Bragg may soon be joined in his pursuit of Trump by prosecutors elsewhere. Special counsel Jack Smith is considering whether to bring federal charges over Trump’s involvement in the January 6 insurrection, the wider Republican effort to overturn Joe Biden’s 2020 election win and the classified materials discovered by the FBI at his Mar-a-Lago resort. Fani Willis, the district attorney in Fulton county, Georgia, is separately investigating attempts by Trump and his allies to overturn Biden’s win in that state, another potential source of legal peril.

If any of those inquiries result in charges, courtroom defendant’s tables could become as familiar to Trump as podiums and packed arenas, even as he presses on with his attempt to return to the White House.

“There may never be an indictment in Atlanta, there may never be an indictment coming out of the justice department, we just don’t know,” O’Brien said. “You don’t know what’s going on behind the scenes. But it’s possible that Trump could be facing two or three new sets of charges in the very near term. Which is, again, an incredible situation.”

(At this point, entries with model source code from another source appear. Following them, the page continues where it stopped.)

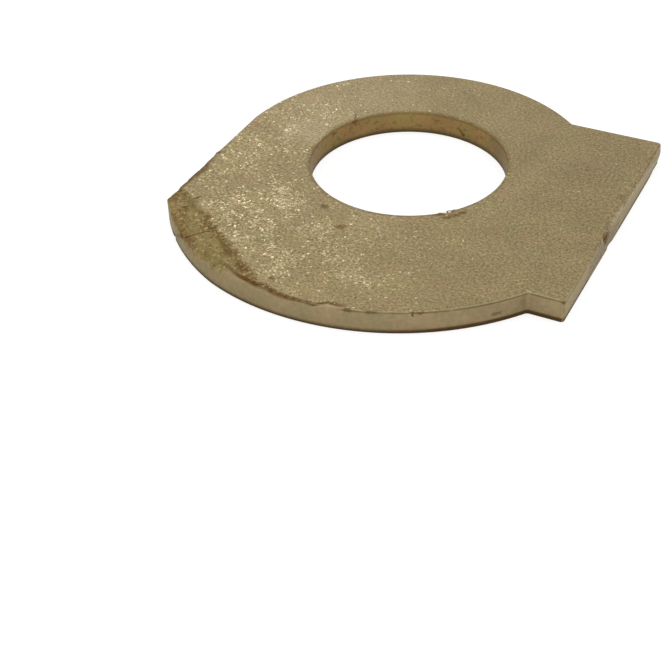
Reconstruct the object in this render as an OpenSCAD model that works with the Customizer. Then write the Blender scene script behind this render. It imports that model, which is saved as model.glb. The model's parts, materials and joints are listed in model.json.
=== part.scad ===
// Tab-type lock washer, blanked from one piece of steel strip.
// The round side follows the hole, and the wide lobe on the near side is the part that is bent up
// against the flat of the nut. The square tab and the straight edge opposite it keep it from turning.
// It lies flat. The origin is the centre of the hole on the underside, +Z points out of the face
// that the nut bears on, and +X points to the end of the tab. All sizes are in millimetres.

/* [Hole] */
// Diameter of the hole, a clearance fit on a 5/8 in (15.9 mm) thread
hole_d = 16.3; // [14:0.1:17]

/* [Plate] */
// Thickness of the strip
plate_t = 2; // [1.6:0.1:3]
// Radius of the round side, from the centre of the hole
round_r = 15.3; // [15.2:0.05:16]
// Distance from the hole's centre to the straight edge opposite the tab
straight_x = 15.25; // [14.5:0.05:15.25]

/* [Lobe] */
// Radius of the wide lobe
lobe_r = 19.35; // [18:0.05:20]
// How far the lobe's centre lies from the hole's centre, towards the straight edge
lobe_shift_x = 0.3; // [0:0.1:1]
// How far the lobe's centre lies from the hole's centre, towards the lobe
lobe_shift_y = 1.6; // [1:0.1:2.5]
// Radius of the flatter arc that trims the lobe where it meets the straight edge
trim_r = 19.98; // [19.9:0.01:20.1]
// How far the trimming arc's centre lies from the hole's centre, towards the tab
trim_shift_x = 0.8; // [0.7:0.05:0.9]
// How far the trimming arc's centre lies from the hole's centre, towards the lobe
trim_shift_y = 1.4; // [1.3:0.05:1.5]

/* [Tab] */
// Distance from the hole's centre to the end of the tab
tab_x = 18.1; // [17:0.1:20]
// Distance from the hole's centre to the tab's side next to the lobe
tab_near_y = 13.05; // [11:0.05:14]
// Distance from the hole's centre to the tab's side next to the round side
tab_far_y = 11.35; // [9:0.05:13]
// How much is missing from each outer corner of the tab
tab_corner = 0.3; // [0.1:0.1:1]

/* [Edges] */
// Radius of the drawn-in edge on the upper face, as the punch leaves it
upper_ease = 0.12; // [0.05:0.01:0.3]
// Width of the small bevel along the bottom of the outer wall
lower_bevel = 0.12; // [0.02:0.01:0.2]
// Radius in the two inner corners beside the tab
inner_corner_r = 0.4; // [0.3:0.1:1]

/* [Strip edge] */
// Distance from the hole's centre to the line where the strip's own edge starts to round down
roll_start = 19.6; // [19.4:0.1:20.2]
// Direction of the strip's edge, seen from the hole
roll_direction = 237; // [235:0.5:239]
// Radius of the strip's edge
roll_r = 1.6; // [1.5:0.1:4]
// Angle at which the strip's edge leaves the flat face
roll_entry = 5; // [3:1:8]

/* [Hidden] */
$fn = 96;

hole_r = hole_d / 2;
// Flats that stand for the quarter round of the upper edges
ease_steps = 3;
// Longer than any stretch of the plate
span = 60;
// How far a cutter runs past the metal that it cuts
past = 1;
// How deep the round of an inner corner bites into the walls it joins, so that they cross cleanly
bite = 0.01;
// Nicks in the outline: place along X and Y, and radius
nicks = [
    [tab_x + 0.12, -3.8, 0.28],
    [-13.46, -15.52, 0.25],
    [-straight_x - 0.25, -8, 0.35]
];
hole_middle = [0, 0];
lobe_middle = [-lobe_shift_x, -lobe_shift_y];
trim_middle = [trim_shift_x, -trim_shift_y];
// Inner corners: middle and radius of the round wall, and the Y of the tab's side
inner_corners = [
    [hole_middle, round_r, tab_far_y],
    [lobe_middle, lobe_r, -tab_near_y]
];
steel = [0.59, 0.53, 0.41];

// Half section of the plate, from a place inside it to its edge
function section(inner, reach) = concat(
    [[inner, 0], [reach - lower_bevel, 0], [reach, lower_bevel]],
    upper_edge(reach),
    [[inner, plate_t]]
);

// Rounded upper edge, from the wall to the face
function upper_edge(reach) = [
    for (step = [0:ease_steps])
        let (a = 90 * step / ease_steps)
        [reach - upper_ease * (1 - cos(a)), plate_t - upper_ease * (1 - sin(a))]
];

// Distance from the hole's centre to a broken corner of the tab, along the diagonal
function corner_reach(side) = (tab_x + side - tab_corner) / sqrt(2);

// Centre of the round between a round wall and the side of the tab at a given Y
function inner_corner(middle, r, side) =
    let (y = side + sign(side) * inner_corner_r)
    [middle[0] + sqrt(pow(r + inner_corner_r, 2) - pow(y - middle[1], 2)), y];

// Plate with a round edge
module round_plate(r) {
    rotate_extrude()
        polygon(section(0, r));
}

// Plate with one straight edge, at a distance from the hole's centre in a given direction
module straight_plate(direction, reach) {
    rotate([0, 0, direction])
        rotate([90, 0, 0])
            linear_extrude(height = span, center = true)
                polygon(section(-span / 2, reach));
}

// Round side and lobe, cut off along the straight edge
module body() {
    intersection() {
        union() {
            round_plate(round_r);
            lobe();
        }
        straight_plate(180, straight_x);
    }
}

// Wide lobe, trimmed towards the straight edge, which ends inside the tab
module lobe() {
    intersection() {
        translate(lobe_middle)
            round_plate(lobe_r);
        translate(trim_middle)
            round_plate(trim_r);
        translate([-span / 2, -span / 2, -past])
            cube([span / 2 + tab_x - past, span / 2, plate_t + 2 * past]);
    }
}

// Square tab with its outer corners broken, from the middle of the plate to its end
module tab() {
    intersection() {
        straight_plate(0, tab_x);
        straight_plate(90, tab_far_y);
        straight_plate(-90, tab_near_y);
        straight_plate(45, corner_reach(tab_far_y));
        straight_plate(-45, corner_reach(tab_near_y));
        translate([0, -span / 2, -past])
            cube([span, span, plate_t + 2 * past]);
    }
}

// Metal that fills an inner corner, from the centre of its round into both walls
module corner_fill(middle, r, side) {
    centre = inner_corner(middle, r, side);
    outward = (centre - middle) / norm(centre - middle);
    in_wall = middle + outward * (r - past);
    in_tab = [centre[0], side - sign(side) * past];
    linear_extrude(height = plate_t)
        polygon([centre, in_wall, in_tab]);
}

// Round cutter that leaves a wall with an eased upper edge
module round_cut(r) {
    rotate_extrude()
        polygon(concat(
            [[0, -past], [r, -past]],
            [for (p = upper_edge(-r)) [-p[0], p[1]]],
            [[r + upper_ease, plate_t + past], [0, plate_t + past]]
        ));
}

// Cutter that leaves the rounded edge of the strip along the trimmed end of the lobe
module rolled_edge() {
    rotate([0, 0, roll_direction])
        translate([roll_start, 0, 0])
            difference() {
                translate([0, -span / 2, 0])
                    cube([span, span, plate_t + past]);
                translate([-roll_r * sin(roll_entry), 0, plate_t - roll_r * cos(roll_entry)])
                    rotate([90, 0, 0])
                        cylinder(r = roll_r, h = span + past, center = true);
            }
}

module lock_washer() {
    color(steel)
    difference() {
        union() {
            body();
            tab();
            for (corner = inner_corners)
                corner_fill(corner[0], corner[1], corner[2]);
        }
        round_cut(hole_r);
        for (corner = inner_corners)
            translate(inner_corner(corner[0], corner[1], corner[2]))
                round_cut(inner_corner_r + bite);
        rolled_edge();
        for (nick = nicks)
            translate([nick[0], nick[1], -past])
                cylinder(r = nick[2], h = plate_t + 2 * past);
    }
}

lock_washer();
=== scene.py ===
"""A tab-type lock washer, blanked from steel strip, lying flat on a white table under soft studio light."""
import json
import math

import bmesh
import bpy
from mathutils import Matrix, Vector, noise


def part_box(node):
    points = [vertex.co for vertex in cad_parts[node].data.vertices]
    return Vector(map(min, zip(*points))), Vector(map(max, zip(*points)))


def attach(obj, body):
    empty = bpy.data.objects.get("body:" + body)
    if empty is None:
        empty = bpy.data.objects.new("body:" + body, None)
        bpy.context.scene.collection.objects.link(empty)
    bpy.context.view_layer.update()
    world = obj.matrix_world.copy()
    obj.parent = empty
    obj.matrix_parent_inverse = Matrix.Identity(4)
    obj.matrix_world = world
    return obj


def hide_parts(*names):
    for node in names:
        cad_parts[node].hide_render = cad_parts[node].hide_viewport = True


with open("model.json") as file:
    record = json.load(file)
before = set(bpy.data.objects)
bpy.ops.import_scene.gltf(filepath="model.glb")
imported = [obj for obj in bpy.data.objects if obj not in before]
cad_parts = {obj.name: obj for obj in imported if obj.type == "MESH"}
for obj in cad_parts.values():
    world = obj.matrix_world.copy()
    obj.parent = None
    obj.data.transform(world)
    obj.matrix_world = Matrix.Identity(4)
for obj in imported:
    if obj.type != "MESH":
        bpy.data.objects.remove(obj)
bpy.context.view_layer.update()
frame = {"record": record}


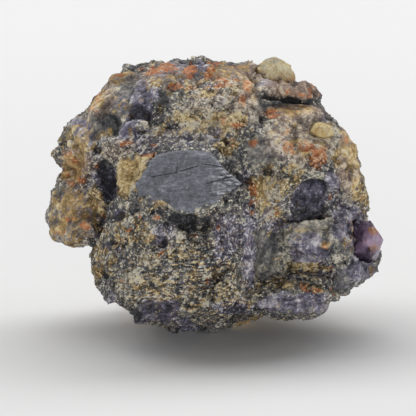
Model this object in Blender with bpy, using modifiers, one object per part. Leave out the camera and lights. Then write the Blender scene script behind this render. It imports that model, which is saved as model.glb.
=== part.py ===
"""A lump of rough fluorite with pale beryl grains and a purple crystal, lying on its small flat foot.

Everything is built square to the lump's show side, with X across to the right, Y up and Z out towards
the viewer, and is parented to an empty that leans that side back and lifts it onto its foot. Places
and sizes are written in millimetres.
"""

import itertools
import math
import random

import bmesh
import bpy
import numpy as np
from mathutils import Matrix, Vector, noise

MM = 0.001
SHOW_TILT = math.radians(14)
FOOT_DROP = 30.0
BOXINESS = 2.6
UNION_VOXEL = 1.0 * MM
HOLLOW_VOXEL = 0.6 * MM
FORM_VOXEL = 0.8 * MM
SOCKET_GAP = 0.3
SWELL_SIZE = 15.0
SWELL_HEIGHT = 0.6
# Width of a fracture cell and height of its step, largest first.
FRACTURES = ((10.0, 1.4), (4.6, 0.85))
SIDE_STRENGTH = 0.4
HASH_ROWS = np.array([[127.1, 269.5, 113.5], [311.7, 183.3, 271.9], [74.7, 246.1, 124.6]])
HASH_SCALE = 43758.5453
CRYSTAL_BEVEL = 0.25 * MM
ROCK_TRIANGLES = 8600
FLOOR_SIZE = (200.0, 200.0, 20.0)

# Each block: centre and half-sizes (across, up, out), roll about the out axis in degrees, corners,
# seed, and flat chips as (direction, distance from the centre).
BLOCKS = {
    "core": (
        (-7.0, -3.5, 3.0), (20.5, 25.0, 26.0), 0, 90, 3,
        (
            ((-0.14, 0.31, 0.94), 20.6),
            ((0.80, -0.04, 0.60), 19.0),
            ((-0.58, -0.12, 0.80), 19.8),
            ((-0.05, -0.42, 0.90), 23.0),
            ((0.05, 0.72, 0.69), 21.0),
            ((-0.60, -0.72, 0.30), 24.5),
        ),
    ),
    "back": ((0.0, 0.5, -9.0), (26.0, 24.0, 21.0), 0, 60, 5, ()),
    "shoulder": (
        (-17.8, 14.9, -2.0), (15.2, 12.0, 17.0), 44, 44, 8,
        (((-0.60, 0.62, 0.50), 11.8), ((-0.35, 0.35, 0.87), 13.2)),
    ),
    "upper_lobe": ((-29.8, 12.2, -6.0), (7.0, 6.4, 10.0), 30, 24, 2, ()),
    "lower_lobe": ((-31.0, -2.3, -7.0), (7.2, 9.4, 12.0), -6, 26, 4, ()),
    "crown": ((-6.0, 17.0, -4.0), (17.0, 14.0, 20.0), 4, 44, 6, (((0.0, 0.68, 0.73), 14.2),)),
    "saddle": ((5.0, 11.5, -2.0), (12.0, 13.5, 21.0), 0, 44, 20, (((0.10, 0.62, 0.78), 15.0),)),
    "right_crown": ((11.5, 18.0, -7.0), (12.5, 11.0, 15.0), -28, 34, 7, (((0.3, 0.6, 0.74), 12.5),)),
    "back_ridge": ((4.0, 24.6, -8.5), (12.5, 5.0, 9.0), -5, 26, 42, ()),
    "right_shoulder": ((16.0, 7.5, -2.0), (14.5, 14.5, 19.0), 28, 44, 9, (((0.40, 0.35, 0.85), 15.5),)),
    "right_edge": ((25.3, 8.0, -5.0), (6.8, 15.0, 14.0), 27, 34, 15, ()),
    "right_flank": ((19.5, -5.5, -6.0), (14.5, 14.0, 15.0), 8, 44, 10, ()),
    "right_ledge": ((21.5, -9.2, 5.0), (7.5, 4.6, 11.0), -10, 22, 11, (((-0.1, 0.75, 0.65), 5.4),)),
    "right_foot": ((15.4, -21.9, 2.0), (12.2, 4.7, 14.0), 9, 26, 12, (((0.0, 0.55, 0.83), 9.5),)),
    "right_knuckle": ((28.9, -6.4, 0.0), (4.4, 5.2, 9.0), 24, 16, 13, ()),
    "low_knuckle": ((30.3, -14.4, -2.0), (7.2, 5.4, 8.0), 34, 20, 16, ()),
    "belly": ((-2.5, -20.4, -8.0), (13.0, 10.8, 13.0), 2, 40, 14, ()),
    "low_left": ((-15.4, -15.6, 2.0), (11.2, 11.0, 18.0), 40, 34, 41, ()),
    "left_toe": ((-12.6, -24.0, -2.0), (6.0, 4.0, 8.0), -16, 18, 17, ()),
    "slot_roof": ((18.0, 23.2, -1.0), (5.7, 2.4, 8.5), -10, 18, 18, ()),
    "back_bump": ((-16.0, 26.6, -10.0), (6.0, 4.4, 7.0), 18, 18, 19, ()),
}

# Hollows cut into the lump, in the same form.
HOLLOWS = {
    "right_recess": ((20.4, -0.6, 15.0), (4.8, 5.8, 8.5), -26, 18, 21, ()),
    "left_pocket": ((-23.6, 2.8, 14.5), (3.3, 5.6, 7.5), -18, 18, 22, ()),
    "ochre_pocket": ((-19.5, 5.4, 20.0), (3.2, 4.6, 3.6), -28, 16, 27, ()),
    "left_groove": ((-26.0, -7.0, 11.0), (1.6, 7.0, 8.0), -8, 14, 23, ()),
    "valley": ((13.2, -12.5, 22.0), (3.4, 9.0, 8.0), -10, 18, 24, ()),
    "foot_hollow": ((19.5, -16.3, 16.0), (9.0, 2.3, 8.0), 6, 16, 26, ()),
    "crown_slot": ((15.0, 21.2, 8.0), (5.0, 1.4, 5.5), -4, 16, 25, ()),
    "face_undercut": ((-5.8, -5.2, 25.5), (4.6, 1.5, 3.6), -6, 14, 28, ()),
}

# The smooth cleavage face on the show side: its outline (across, up), and the plane it lies in.
FACE_OUTLINE = (
    (-17.5, 2.1), (-14.1, 8.1), (-12.5, 9.3), (-6.9, 10.5), (-0.3, 9.0), (2.6, 5.7), (7.1, 2.7),
    (3.5, 0.6), (-0.4, -1.9), (-3.4, -3.7), (-8.0, -2.9), (-10.2, -1.7), (-13.5, 0.4), (-16.9, 1.0),
)
FACE_POINT = Vector((-6.0, 3.5, 24.6))
FACE_NORMAL = Vector((-0.10, 0.30, 0.95)).normalized()
FACE_DEPTH = 9.0
FACE_SKIN = 1.2
FACE_STEP = 0.5
FACE_MARGIN = 1.22

# Crystals set in sockets of the lump: centre, half-sizes, roll, corners and seed of each.
CRYSTALS = {
    "beryl_bead": ((23.2, 14.3, 9.8), (2.6, 1.7, 2.4), -8, 22, 31),
    "beryl_knob": ((13.4, 27.2, -4.0), (4.2, 3.9, 5.0), -20, 26, 32),
    "purple_crystal": ((33.6, -9.8, 2.4), (3.7, 5.0, 5.6), 8, 14, 34),
}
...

By all indications, many Republican voters still see Trump as their man, according to a Yahoo News/YouGov poll released following the indictment last week, that showed him far and away the most popular among current or potential GOP candidates.

After returning from New York to his Florida home, Trump on Tuesday evening gave an irate address at his Mar-a-Lago resort, where he vented his spleen and declared, among other things, that “our country is going to hell”.

On Wednesday, he made a demand that was sure to sit poorly with his Republican allies. In a post from his Truth Social account, he called for defunding the police, the sort of thing most often heard from progressives demanding criminal justice reform in the United States.

“REPUBLICANS IN CONGRESS SHOULD DEFUND THE DOJ AND FBI UNTIL THEY COME TO THEIR SENSES,” Trump wrote. “THE DEMOCRATS HAVE TOTALLY WEAPONIZED LAW ENFORCEMENT IN OUR COUNTRY AND ARE VICIOUSLY USING THIS ABUSE OF POWER TO INTERFERE WITH OUR ALREADY UNDER SIEGE ELECTIONS!”